TORONTO (CP) -- In ''a unique innovative twist,'' Barrick Gold Corp. [TSX:ABX; NYSE:ABX], struggling to deal with a worldwide shortage of the three-metre high tires used by its massive trucks, is lending a Japanese tire company $35 million to help it finance an expansion.
Barrick said Wednesday it has signed a 10-year deal with Yokohama Rubber Co. Ltd. of Japan to supply more than $200 million worth of tires, including hundreds of the behemoths it needs each year for the giant ore-moving trucks that are vital to its mining activities.
''We have contracts with other suppliers,'' said Barrick spokesman Vincent Borg. ''In terms of this one, it's taken a unique innovative twist.''
Yokohama was looking to expand its plant and ''we worked out an agreement with them about the long-term supply of ... tires,'' said Borg.
''We're buying about 3,000 giant tires these days a year. We're looking at roughly 4,500 in 2012. This contract would be looking at 1,300 a year.''
The rest will come from long-term contracts with Goodyear and Michelin and other companies, he said.
Under the agreement announced Wednesday, the world's biggest gold producer will begin purchasing the off-the-road tires beginning in 2009.
To meet this demand, Yokohama said it will spend about $50 million to expand its Onomichi plant in Hiroshima Prefecture, Japan.
The expansion will be primarily funded by the $35 million loan from Barrick. Start-up is scheduled for late in the fourth quarter of 2008.
''This is an innovative response to the worldwide tire shortage now facing the mining industry,'' Barrick CEO Greg Wilkins said in a release early Wednesday.
''We are providing partial financing for our supplier's plant expansion to secure a supply of high-quality tires for our operations and our new projects.''
Borg said this is the first of this type of deal ''that we've come across in the mining industry, to actually turn around and invest in a plant to secure supply.''
Barrick, he said, stands ''to gain the benefit of the savings from doing this, in having a secure supply.''
The savings, he said, will come because Barrick will ''be getting the tires at direct from manufacturing pricing.''
Borg said he didn't know what other miners in the business would do. ''We'll have to wait and see.''
A boom in the mining, oilsands and construction industries has created high demand and tire shortages, as well as upward pressure on prices as tire manufacturers push to meet orders. Supply is expected to be tight until at least 2011.

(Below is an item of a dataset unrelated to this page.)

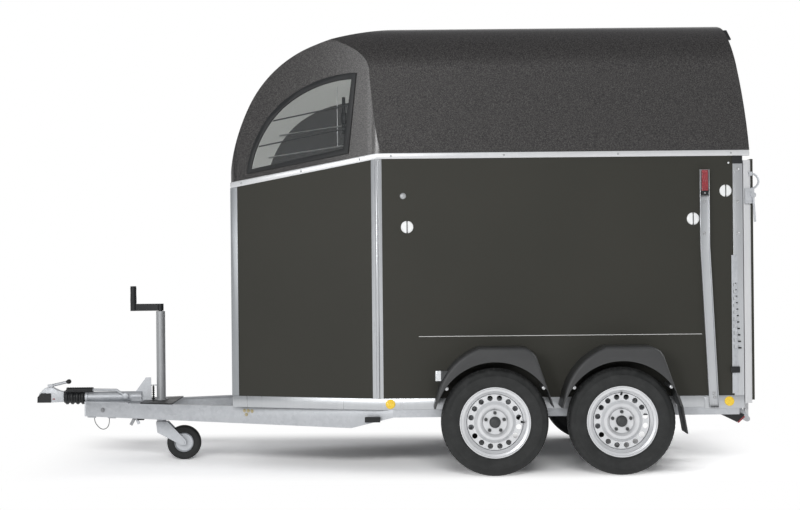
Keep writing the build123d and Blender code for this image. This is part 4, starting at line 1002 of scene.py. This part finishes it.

''There's been a tire crisis within the broader industry for the big tires'' for quite awhile now, said Borg.
''They're costly. They are huge tires that are not easily made.''
Barrick made this deal with Yokohama because ''you invest so much capital in the trucks that these tires are needed for that you can't afford to not have that spare tire or replace a worn tire when it needs replacement,'' he said.
Barrick can't afford to ''have that $3 million truck sit there parked because you don't have a tire on hand.''
Big U.S. heavy equipment maker Caterpillar Inc. [NYSE:CAT] has complained about the shortages as has Vancouver-based Finning Ltd. [TSX:FTT], one of the world's biggest dealers and servicers of heavy Caterpillar equipment and a major supplier of giant trucks, graders and loaders used in oilsands projects. Finning is also a big supplier of heavy equipment for mines in South America.
At Toronto-based Barrick, which is developing several new mines, the gold producer has tried tire-saving strategies such as enhanced maintenance and repair and sharing of equipment between minesites.
Prices range from about $200 each for a pickup truck tire to $60,000 for the largest loader tire. On the open market or in internet auctions, giant tires have sold for as much as $300,000.
The deal with Yokohama is part of a modern supply chain management approach that Barrick has adopted, said Borg.
''Tires have been short, the costs have been going up ... that's going to be the case for the foreseeable future,'' so this looked like a good way to go, said Borg.
Barrick, he said, spent a total of about $80 million on tires of all types in 2006, and expects that appetite to grow.
Headquartered in Tokyo, Yokohama is a global producer and distributor of premium tires. Barrick Gold has 27 operating mines and 20,000 employees around the world.
In Wednesday trading on the Toronto Stock Exchange, Barrick shares fell 35 cents to C$52.85, on a volume of nearly four million shares.